Maybe if you maintain your humanity, if you can choke back the bile in your throat, the other things—shooting threes and defense and being a warrior by Bulls standards—will sort themselves out. "I often talk to Toni about what's gone on there," Jackson says, "and the thing that strikes me the most is his despair about the future. That this thing won't be fixed in his lifetime."

"I don't know how many guys on this team tried to put themselves in Toni's shoes—having to learn the language, having to come from where he has," Kerr says. "Maybe we should have. If it were the reverse situation, it would seem like a lot of pressure."

 

If this were a perfect world—and Toni Kukoc certainly recognizes that it isn't—he would be starting, playing 40 minutes, scoring 18 to 20 points per game, averaging seven assists and seven rebounds and "doing all kinds of things I used to over there." But this is the imperfect world of the World's Greatest Basketball Team. "I have a middle line," Kukoc says. "I am pretty much above that middle line, in between perfect and bottom."

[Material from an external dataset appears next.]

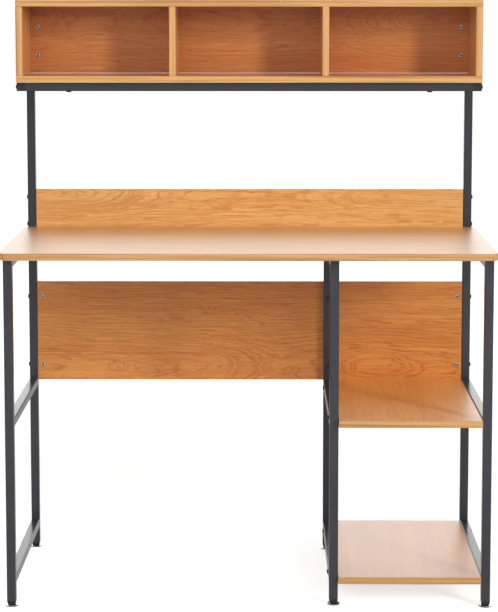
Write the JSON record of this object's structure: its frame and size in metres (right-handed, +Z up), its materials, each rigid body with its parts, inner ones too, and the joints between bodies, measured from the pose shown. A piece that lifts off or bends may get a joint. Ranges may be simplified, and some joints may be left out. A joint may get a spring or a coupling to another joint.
{
  "type": "student desk with hutch",
  "caption": "Desk with a shelf bay at the right and an open three-cubby hutch, oak-look boards on a dark square steel tube frame with levelling feet.",
  "frame": {"origin": "on the floor, at the centre of the desk's outline in plan", "axes": "+X to the user's right, +Y to the back of the desk, +Z up"},
  "size_m": [1.05, 0.5235, 1.292],
  "materials": {
    "oak_board": "satin oak-look foil on board",
    "frame_paint": "fine satin powder coat, dark graphite",
    "black_plastic": "matte moulded",
    "foot_metal": "bright plated",
    "dark_hardware": "black oxide",
    "nickel": "nickel plated"
  },
  "bodies": {
    "desk": {"desktop": "oak_board", "backsplash_panel": "oak_board", "modesty_panel": "oak_board", "middle_shelf": "oak_board", "lower_shelf": "oak_board", "hutch_top": "oak_board", "hutch_bottom": "oak_board", "hutch_left_side": "oak_board", "hutch_right_side": "oak_board", "hutch_left_divider": "oak_board", "hutch_right_divider": "oak_board", "hutch_back_panel": "oak_board", "hutch_front_rail": "frame_paint", "left_front_leg": "frame_paint", "left_rear_post": "frame_paint", "left_top_rail": "frame_paint", "left_middle_rail": "frame_paint", "left_lower_rail": "frame_paint", "left_hutch_arm": "frame_paint", "right_front_leg": "frame_paint", "right_rear_post": "frame_paint", "right_top_rail": "frame_paint", "right_middle_rail": "frame_paint", "right_lower_rail": "frame_paint", "right_hutch_arm": "frame_paint", "inner_front_leg": "frame_paint", "inner_rear_leg": "frame_paint", "inner_top_rail": "frame_paint", "inner_middle_rail": "frame_paint", "inner_lower_rail": "frame_paint", "post_caps": "black_plastic", "arm_caps": "black_plastic", "leg_inserts": "black_plastic", "modesty_bolts": "dark_hardware", "backsplash_bolts": "dark_hardware", "shelf_bolts": "dark_hardware", "hutch_back_bolts": "dark_hardware", "hutch_rail_bolts": "dark_hardware", "hutch_mount_screws": "dark_hardware", "inner_leg_screws": "dark_hardware", "modesty_barrel_nuts": "nickel", "hutch_barrel_nuts": "nickel"},
    "front_left_foot": {"front_left_foot": "foot_metal"},
    "rear_left_foot": {"rear_left_foot": "foot_metal"},
    "front_right_foot": {"front_right_foot": "foot_metal"},
    "rear_right_foot": {"rear_right_foot": "foot_metal"},
    "front_inner_foot": {"front_inner_foot": "foot_metal"},
    "rear_inner_foot": {"rear_inner_foot": "foot_metal"}
  },
  "joints": [
    {"name": "front_left_foot_screw", "type": "slide", "parent": "desk", "child": "front_left_foot", "axis": [0, 0, -1], "range_m": [0, 0.01]},
    {"name": "rear_left_foot_screw", "type": "slide", "parent": "desk", "child": "rear_left_foot", "axis": [0, 0, -1], "range_m": [0, 0.01]},
    {"name": "front_right_foot_screw", "type": "slide", "parent": "desk", "child": "front_right_foot", "axis": [0, 0, -1], "range_m": [0, 0.01]},
    {"name": "rear_right_foot_screw", "type": "slide", "parent": "desk", "child": "rear_right_foot", "axis": [0, 0, -1], "range_m": [0, 0.01]},
    {"name": "front_inner_foot_screw", "type": "slide", "parent": "desk", "child": "front_inner_foot", "axis": [0, 0, -1], "range_m": [0, 0.01]},
    {"name": "rear_inner_foot_screw", "type": "slide", "parent": "desk", "child": "rear_inner_foot", "axis": [0, 0, -1], "range_m": [0, 0.01]}
  ]
}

His play swings on both sides of that line. In December, Kukoc willed a 129-123 Chicago victory by scoring 23 points in the fourth quarter and overtime—one more in that span than the entire Los Angeles Lakers team. Then, a month later, he shot an invisible 1 for 10 in a 102-86 Bulls loss to the Houston Rockets. Kukoc followed that two nights later with a 3-for-9 stinker in an 88-87 home victory against the Knicks, a game in which Jackson chose to start two less-accomplished players, forward Jason Caffey and guard Randy Brown, but not Kukoc. As the lineups were announced, Kukoc turned to press row and shrugged. He was smiling.

"Once, early in my NBA career, somebody asked me, 'When are you going to smile like you did in Europe?'" Kukoc says. "I said when I reached the point where I feel about my game in NBA like I felt in Europe, I'll smile all the time."